PV and CSP systems eligible for the feed-in tariff must not be larger than 5 MW or 1% of the participating utility's peak load on its system. Tiers 1 and 2 were approved in October 2010.
The rates to be paid for PV generation are well below retail electric rates in the state of Hawaii, which have averaged US$1.01/kWh for residential users and US$1.01/kWh for commercial users in 2011 to date.

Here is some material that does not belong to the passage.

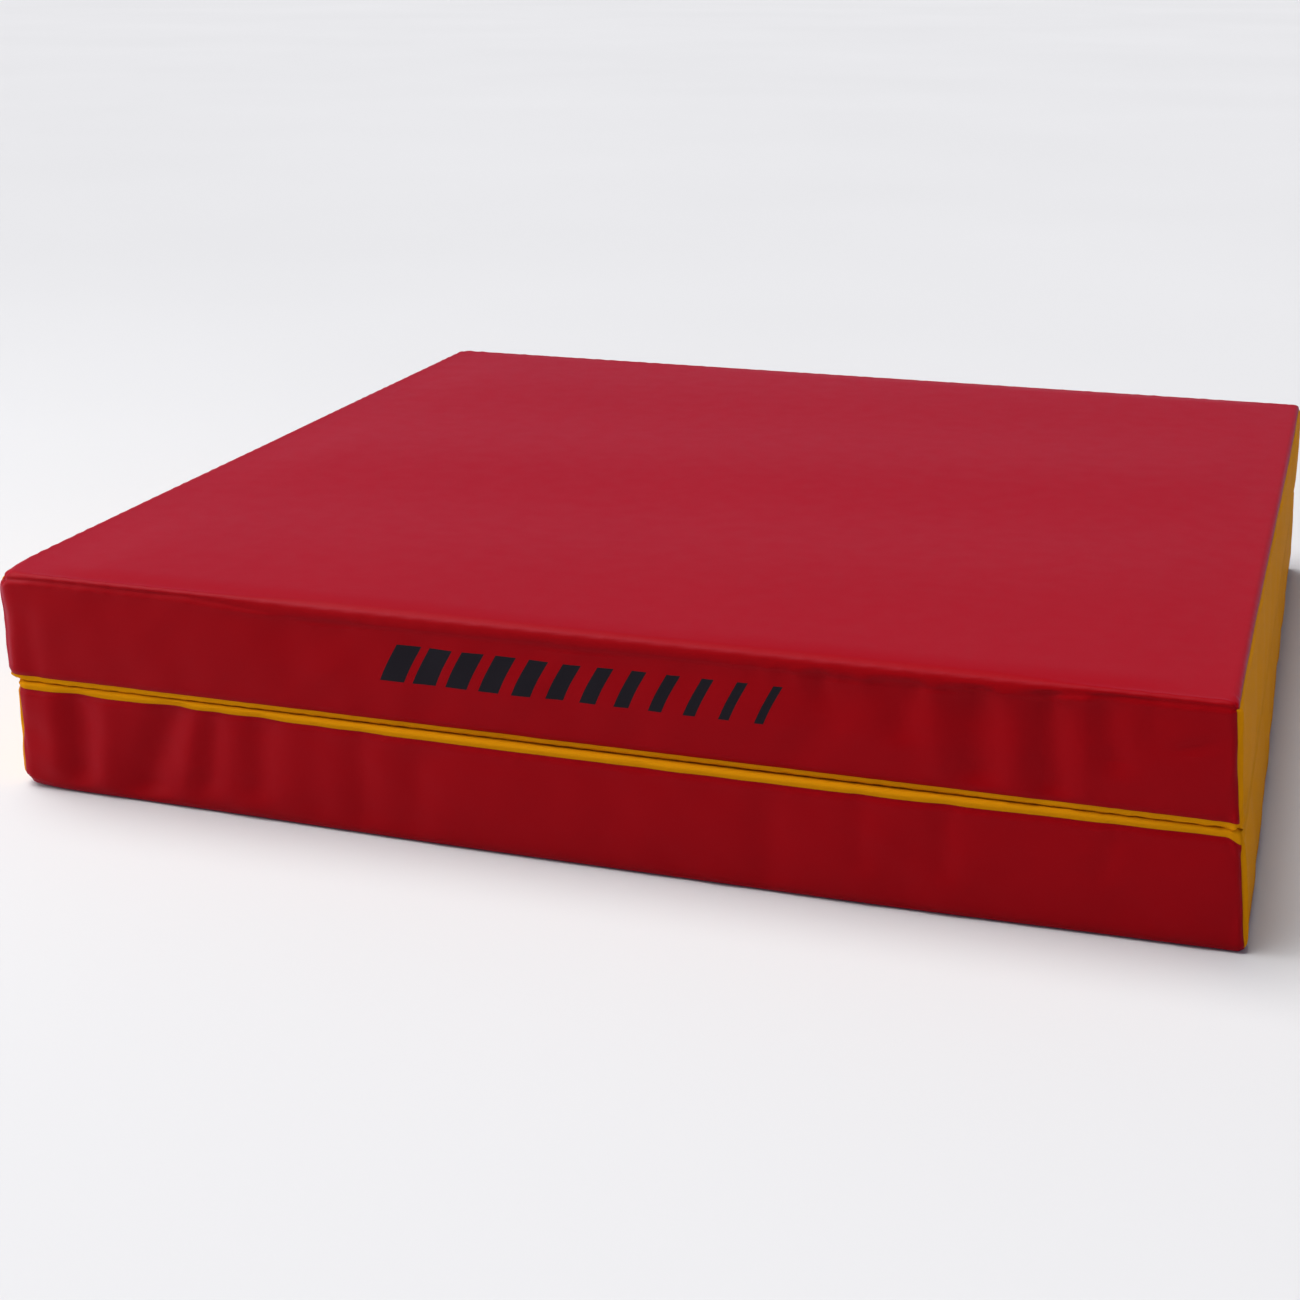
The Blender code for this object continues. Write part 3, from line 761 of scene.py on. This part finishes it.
def let_walls_settle(panel, lines, patches, heights, quads):
    """How far each point of the cover moves when the walls' slack cloth settles between its seams.

    The cloth is solved on every other grid line, and its moves are carried to the fine grid.
    """
    few = [every_other(line) for line in lines]
    box_points, few_quads, sides, few_patches = box_grid(*few)
    start = shape_panel(box_points, panel)
    on_walls = np.isin(sides, [SIDES.index(wall) for wall in WALLS])
    used, wall_quads = take(start, few_quads, on_walls)
    h = box_points[used, 2]
    held = 1 - smooth(0.004, 0.012, h) * (1 - smooth(THICKNESS - 0.014, THICKNESS - 0.007, h))
    on_back = box_points[used, 1] > BACK_Y - BOX_EDGE
    by_zip = on_back * (1 - smooth(0.012, 0.022, abs(h - ZIP_HEIGHT)))
    settled = run_cloth(start[used], wall_quads, np.maximum(held, by_zip), f"{panel.name}_slack_walls")
    move = np.zeros_like(start)
    move[used] = settled - start[used]
    length = np.linalg.norm(move, axis=1, keepdims=True)
    move *= MOST_MOVE * np.tanh(length / MOST_MOVE) / np.maximum(length, 1e-9)
    field = np.zeros((len(heights), 3))
    for side, (us, vs, number) in patches.items():
        few_us, few_vs, few_number = few_patches[side]
        along, across = between_lines(us, few_us), between_lines(vs, few_vs)
        field[number] = np.einsum("ia,abk,jb->ijk", along, move[few_number], across)
    to_edges = smooth(0.0, 0.006, heights) * (1 - smooth(THICKNESS - 0.006, THICKNESS - 0.0005, heights))
    return even_out(field, quads, SMOOTHING_PASSES) * to_edges[:, None]


# ---------------------------------------------------------------- covers

CLOTH = {
    # region: piece's name, CAD nodes it stands for, material
    "outer": ("outer_cloth", ("outer_sheet",), "red"),
    "inner": ("inner_cloth", ("inner_sheet",), "yellow"),
    "front_wall": ("front_cloth", ("front_wall",), "red"),
    "open_wall": ("open_end_cloth", ("open_end_wall",), "yellow"),
    "back_outer": ("back_outer_cloth", ("back_wall_outer_strip",), "red"),
    "back_inner": ("back_inner_cloth", ("back_wall_inner_strip",), "red"),
}
COVER_STEPS = (0.006, 0.008, 0.0035)  # between grid lines, along x, y and height
FOAM_STEPS = (0.02, 0.02, 0.01)
SEAM_SHADE_REACH = 0.006  # how far from a seam the painted shade reaches


def cover_points(panel):
    """One panel's whole cover: its points on the box and in place, its quads, regions and seams."""
    step_x, step_y, step_h = COVER_STEPS
    marks = (OUTER_SEAM, ZIP_SLOT[0], ZIP_SLOT[1], THICKNESS - INNER_SEAM)
    lines = (
        grid_lines(OPEN_X, HINGE_X, step_x, (HINGE_X - panel.hinge_wrap,)),
        grid_lines(FRONT_Y, BACK_Y, step_y, ()),
        grid_lines(0.0, THICKNESS, step_h, marks),
    )
    box_points, quads, sides, patches = box_grid(*lines)
    region = find_region(box_points[quads].mean(axis=1), sides, panel)
    soft = shape_panel(box_points, panel)
    soft = soft + let_walls_settle(panel, lines, patches, box_points[:, 2], quads)
    distance = seam_distance(box_points, quads, region)
    sewn = sew(soft, box_points, quads, distance, panel)
    world = settle(sewn, panel)
    if panel.direction < 0:
        quads = quads[:, ::-1]
    return box_points, world, quads, region, distance


def add_foam(panel):
    """The foam block, soft at its edges, just inside the cover."""
    low = np.array((OPEN_X, FRONT_Y, 0.0)) + FOAM_INSET
    high = np.array((HINGE_X, BACK_Y, THICKNESS)) - FOAM_INSET
    lines = [grid_lines(a, b, step, ()) for a, b, step in zip(low, high, FOAM_STEPS)]
    points, quads, _, _ = box_grid(*lines)
    for a, b in ((Y, Z), (X, Z), (X, Y)):
        for side_a in (-1, 1):
            for side_b in (-1, 1):
                corner = ((low if side_a < 0 else high)[a], (low if side_b < 0 else high)[b])
                round_edge(points, a, b, corner, (side_a, side_b), FOAM_ROLL)
    if panel.direction < 0:
        quads = quads[:, ::-1]
    foam = make_mesh_object(f"{panel.name}_foam_block", settle(points, panel), quads)
    foam.data.materials.append(MATERIALS["foam"])
    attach(foam, f"{panel.name}_panel")
    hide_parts(f"{panel.name}_foam_core")


def add_cover(panel):
    """The pieces of one cover. Returns its half of the hinge sheet: points, quads, UVs and painted seam
    shade.
    """
    box_points, world, quads, region, distance = cover_points(panel)
    normals = shell_normals(world, quads)
    # closeness to a seam, which the cloth material turns into painted shade
    seam = np.exp(-distance / SEAM_SHADE_REACH)
    for key, (name, nodes, colour) in CLOTH.items():
        used, own = take(world, quads, region == key)
        uvs = flat_place(box_points, key)[used]
        points, own = thicken(world[used], own, normals[used])
        shading = np.concatenate([normals[used], -normals[used]])
        uvs, own_seam = np.tile(uvs, (2, 1)), np.tile(seam[used], 2)
        piece = make_mesh_object(f"{panel.name}_{name}", points, own, uvs, own_seam, shading)
        printed = panel.direction < 0 and key == "front_wall"
        piece.data.materials.append(MATERIALS["printed_red" if printed else colour])
        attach(piece, f"{panel.name}_panel")
        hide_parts(*(f"{panel.name}_{node}" for node in nodes))
    used, own = take(world, quads, region == "hinge_wall")
    uvs = flat_place(box_points, "hinge_wall")[used]
    uvs[:, 1] = panel.outer_z + panel.direction * uvs[:, 1]
    return world[used], own, uvs, seam[used]


def weld(points, quads, values):
    """Join points that lie in the same place, within a tenth of a millimetre."""
    _, first, same = np.unique(np.round(points, 4), axis=0, return_index=True, return_inverse=True)
    return points[first], same.ravel()[quads], [value[first] for value in values]


def add_hinge_sheet(halves):
    """One sheet over both panels at the hinge, made from both halves welded where they meet."""
    points, quads, uvs, seams = zip(*halves)
    quads = [quads[0], quads[1] + len(points[0])]
    points, quads, uvs, seams = (np.concatenate(both) for both in (points, quads, uvs, seams))
    points, quads, (uvs, seams) = weld(points, quads, (uvs, seams))
    solid, quads = thicken(points, quads, shell_normals(points, quads))
    sheet = make_mesh_object("hinge_cloth", solid, quads, np.tile(uvs, (2, 1)), np.tile(seams, 2))
    sheet.data.materials.append(MATERIALS["yellow"])
    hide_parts("lower_hinge_wall", "upper_hinge_wall")
    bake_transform(sheet)


# ---------------------------------------------------------------- zips

COIL_PITCH = 0.0017
WIRE_RADIUS = 0.00036
WIRE_SIDES = 4
COIL_STEPS = 8  # to a turn
STITCH_LENGTH = 0.0030
STITCH_SPACING = 0.0042
STITCH_FROM_EDGE = 0.0030
THREAD_RADIUS = 0.00022
STITCH_RINGS = 5
STITCH_SIDES = 5
STITCH_END_GAP = 0.003  # from the end of the tape to the first stitch
STITCH_RISE = 0.00015  # how far a stitch's middle stands off the wall
METAL_BEVEL = 0.0003


def tube_points(centres, across, upward, radius, sides):
    """Rings of points round a line: centres and two directions are arrays of vectors."""
    angles = np.arange(sides) * 2 * math.pi / sides
    cosines, sines = np.cos(angles)[None, :, None], np.sin(angles)[None, :, None]
    ring = cosines * across[:, None, :] + sines * upward[:, None, :]
    return centres[:, None, :] + ring * np.reshape(radius, (-1, 1, 1))


def tube_quads(rings, sides):
    """The quads between rings of points, in the order that tube_points gives them."""
    number = np.arange(rings * sides).reshape(rings, sides)
    turned = np.roll(number, -1, axis=1)
    corners = (number[:-1], turned[:-1], turned[1:], number[1:])
    return np.stack([c.ravel() for c in corners], axis=1)


def add_coil(node):
    """A nylon coil: one wire wound along x, in the place of the frame's plain bar."""
    low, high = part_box(node)
    middle = (low + high) / 2
    turns = round((high.x - low.x) / COIL_PITCH)
    angle = np.linspace(0, 2 * math.pi * turns, turns * COIL_STEPS + 1)
    reach_y = (high.y - low.y) / 2 - WIRE_RADIUS
    reach_z = (high.z - low.z) / 2 - WIRE_RADIUS
    x = np.linspace(low.x + WIRE_RADIUS, high.x - WIRE_RADIUS, len(angle))
    out = np.stack([np.zeros_like(angle), np.cos(angle), np.sin(angle)], axis=1)
    y = middle.y + reach_y * np.cos(angle)
    z = middle.z + reach_z * np.sin(angle)
    centres = np.stack([x, y, z], axis=1)
    along = np.tile((1.0, 0.0, 0.0), (len(angle), 1))
    points = tube_points(centres, along, out, WIRE_RADIUS, WIRE_SIDES).reshape(-1, 3)
    coil = make_mesh_object(f"{node}_wire", points, tube_quads(len(angle), WIRE_SIDES)[:, ::-1])
    coil.data.materials.append(MATERIALS["coil"])
    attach(coil, f"{node.split('_')[0]}_panel")
    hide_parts(node)


def add_stitching(panel):
    """Two rows of stitches that hold the zip, one on each side of its slot."""
    rows = (ZIP_SLOT[0] - STITCH_FROM_EDGE, ZIP_SLOT[1] + STITCH_FROM_EDGE)
    shares = np.linspace(-1, 1, STITCH_RINGS)
    radius = THREAD_RADIUS * np.array((0.35, 0.9, 1.0, 0.9, 0.35))
    across = np.tile((0.0, 0.0, 1.0), (STITCH_RINGS, 1))
    outward = np.tile((0.0, 1.0, 0.0), (STITCH_RINGS, 1))
    zip_low, zip_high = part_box(f"{panel.name}_zip_outer_tape")
    points, quads, start = [], [], 0
    for h in rows:
        z = panel.outer_z + panel.direction * h
        for x in np.arange(zip_low.x + STITCH_END_GAP, zip_high.x - STITCH_END_GAP, STITCH_SPACING):
            y = BACK_Y + STITCH_RISE - 2 * STITCH_RISE * shares ** 2  # its ends go into the cloth
            centres = np.stack([x + shares * STITCH_LENGTH / 2, y, np.full(STITCH_RINGS, z)], axis=1)
            points.append(tube_points(centres, across, outward, radius, STITCH_SIDES).reshape(-1, 3))
            quads.append(tube_quads(STITCH_RINGS, STITCH_SIDES) + start)
            start += STITCH_RINGS * STITCH_SIDES
    name = f"{panel.name}_zip_stitching"
    stitching = make_mesh_object(name, np.concatenate(points), np.concatenate(quads))
    stitching.data.materials.append(MATERIALS["tape"])
    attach(stitching, f"{panel.name}_panel")


def dress_frame_nodes():
    """Better materials for the zip's tapes and metal, and soft edges for the metal."""
    for name, node in frame["nodes"].items():
        is_metal = any(word in name for word in ("slider", "pull", "stop"))
        if not (is_metal or "tape" in name):
            continue
        node.data.materials.clear()
        node.data.materials.append(MATERIALS["metal" if is_metal else "tape"])
        if is_metal:
            edge = node.modifiers.new("soft_edges", "BEVEL")
            edge.width = METAL_BEVEL
            edge.segments = 2


# ---------------------------------------------------------------- stage

FLOOR_SIZE = 300
FLOOR_DROP = 0.0002  # below the mat's underside, so that the two don't share a plane


def floor_paper():
    material, tree, shader = new_material("pale_floor")
    place = add_node(tree, "ShaderNodeTexCoord").outputs["Object"]
    tone = ramp_node(tree, noise_node(tree, place, 0.6, 2.0), ((0.3, (0.64,) * 3), (0.7, (0.66,) * 3)))
    tree.links.new(tone, shader.inputs["Base Color"])
    shader.inputs["Roughness"].default_value = 0.9
    shader.inputs["Specular IOR Level"].default_value = 0.1
    return material


def add_stage():
    bpy.ops.mesh.primitive_plane_add(size=FLOOR_SIZE, location=(0, 0, -FLOOR_DROP))
    floor = bpy.context.object
    floor.name = "floor"
    floor.data.materials.append(floor_paper())


def add_light(name, place, target, size, power):
    light = bpy.data.lights.new(name, "AREA")
    light.shape = "RECTANGLE"
    light.size, light.size_y = size
    light.energy = power
    lamp = bpy.data.objects.new(name, light)
    bpy.context.scene.collection.objects.link(lamp)
    lamp.location = place
    lamp.rotation_euler = (Vector(target) - Vector(place)).to_track_quat("-Z", "Y").to_euler()


def add_sun(name, direction, strength, spread, colour):
    sun = bpy.data.lights.new(name, "SUN")
    sun.energy = strength
    sun.angle = math.radians(spread)
    sun.color = colour
    lamp = bpy.data.objects.new(name, sun)
    bpy.context.scene.collection.objects.link(lamp)
    lamp.rotation_euler = Vector(direction).to_track_quat("-Z", "Y").to_euler()


SKY = (
    # height as a share of straight up, and colour
    (0.0, (0.9, 0.9, 0.9)),
    (0.10, (0.9, 0.9, 0.9)),
    (0.22, (0.14, 0.16, 0.28)),
    (1.0, (0.2, 0.2, 0.2)),
)


def add_studio():
    """A pale sky that is dimmer above, a broad sun from overhead, and a soft light from the left."""
    scene = bpy.context.scene
    world = bpy.data.worlds.new("studio")
    world.use_nodes = True
    tree = world.node_tree
    background = tree.nodes["Background"]
    split = add_node(tree, "ShaderNodeSeparateXYZ")
    tree.links.new(add_node(tree, "ShaderNodeTexCoord").outputs["Generated"], split.inputs[0])
    tree.links.new(ramp_node(tree, split.outputs["Z"], SKY), background.inputs["Color"])
    scene.world = world
    add_sun("overhead", direction=(0.45, -0.02, -1.0), strength=3.7, spread=50, colour=(1.0, 0.99, 0.98))
    add_light("from_the_left", (-2.3, -1.1, 0.8), target=(-0.2, -0.5, 0.1), size=(0.8, 0.6), power=16)
    scene.view_settings.view_transform = "Standard"
    scene.view_settings.look = "None"


def add_camera():
    """The photograph's viewpoint: 19 degrees above the mat, turned 18 degrees from its front."""
    camera = bpy.data.cameras.new("camera")
    camera.sensor_width = 36.0
    camera.lens = 58.69
    eye = bpy.data.objects.new("camera", camera)
    bpy.context.scene.collection.objects.link(eye)
    eye.location = (0.5271, -1.9335, 0.7069)
    eye.rotation_euler = (math.radians(90 - 19.18), 0, math.radians(18.05))
    bpy.context.scene.camera = eye


for panel in PANELS:
    add_foam(panel)
halves = [add_cover(panel) for panel in PANELS]
for panel in PANELS:
    add_coil(f"{panel.name}_zip_outer_coil")
    add_coil(f"{panel.name}_zip_inner_coil")
    add_stitching(panel)
add_hinge_sheet(halves)
dress_frame_nodes()
add_stage()
add_studio()
add_camera()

Accion Group, which serves as the independent observer for the feed-in tariff, released a report in December 2010 which showed that only 2.6 MW of applications for PV systems to participate in the program had been filed under tier 1 and tier 2. The program also received poor ratings by international organizations, including the World Future Council.
Hawaii Jan 01, 2010
Hawaii's FiT program offers pre-set rates and standardized contract terms for selling renewable electricity to the grid via utility Hawaiian Electric. The rates set for FiTs vary by size of project and by the technology being used and run for a term of 20 years. The program will accept enough projects to provide up to 60MW total capacity on Oahu, 10MW on Hawaii Island and 10MW in Maui County.
The FiT has been under development in Hawaii since a 2008 clean energy agreement between the state and utilities, and aim to help the state reach its target to generate 70% of its electricity from renewable sources by 2030. Hawaii has had a net metering program in place for projects up to 10kW since 2001 and 50kW since 2004, where homes and businesses could offset some of their utility bills with power they generate on-site. The FiT program is being overseen by New Hampshire-based consultancy Accion Group, on behalf of the Hawaii Public Utilities Commission.